Jennifer Woodward-Greene noted that NALT is currently working on automating workflows and there are ongoing projects to improve that process. The 2021 National Agricultural Library Thesaurus (NALT) contains over 265 498 terms, including 153 006 descriptors in English and Spanish. Currently, the thesaurus gets suggestions for additions via the library annotation and indexing pipeline. This includes development on machines doing part of the work regarding the sourcing of new concepts for the thesaurus, and using machine learning to classify documents, but most concept suggestions come from the NALT team, following a new workflow.

 

 

 

 

Imma Subirats-Coll, Senior information management officer for FAO, leading AGROVOC, AGRIS and AGORA programmes

 

Imma Subirats-Coll thanked the panelists for the interesting contributions. With growth in interest and more new concepts suggested, there is a need to prioritize. Building synergies with fellow vocabularies are key, also to understand what tools can be used to assess progress.

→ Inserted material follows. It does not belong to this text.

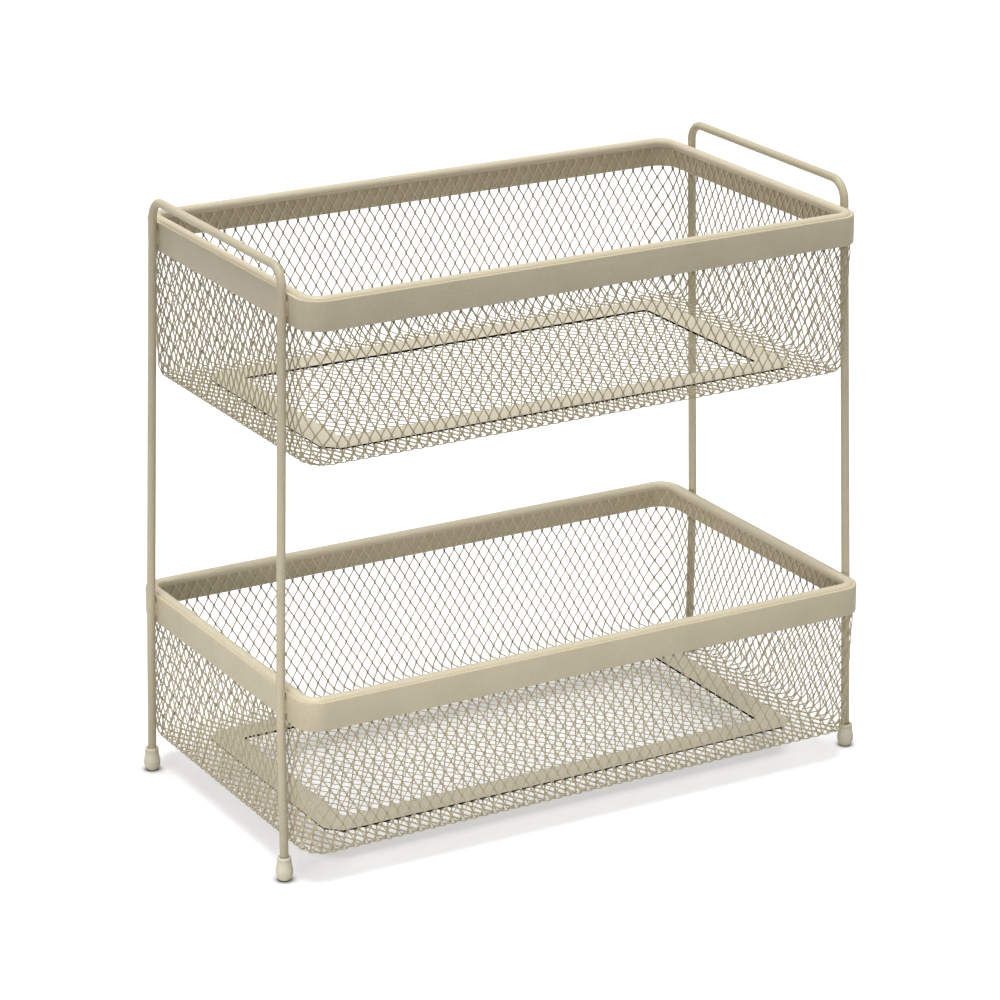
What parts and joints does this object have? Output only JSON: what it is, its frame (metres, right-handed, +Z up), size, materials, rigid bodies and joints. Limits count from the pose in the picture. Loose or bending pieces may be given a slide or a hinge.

She also asked panelists if there is any analysis in their organizations with regard to the user statistics, and what languages and content areas are being used most. This could also be quantitative elements without getting into qualitative elements.

 

 

 

 

With regard to usage statistics, panelists noted that they use standard web access statistics, partly by country. EuroVoc has some statistics on the website users, and languages accessed by countries, but it is not always systematically  retrieved. The Publications Office of the EU does have an overall overview every month, which covers all of the resources being published, so it's mainly about user access. For NALT the situation is similar. Considerable bandwidth is needed to dig into detailed statistics. AGROVOC is beginning to look at not only who is using the data, but also which concepts are most requested. AGROVOC is not doing automatic indexing because the metadata production is not coming from that side, however AGROVOC has a very distributed network of data providers.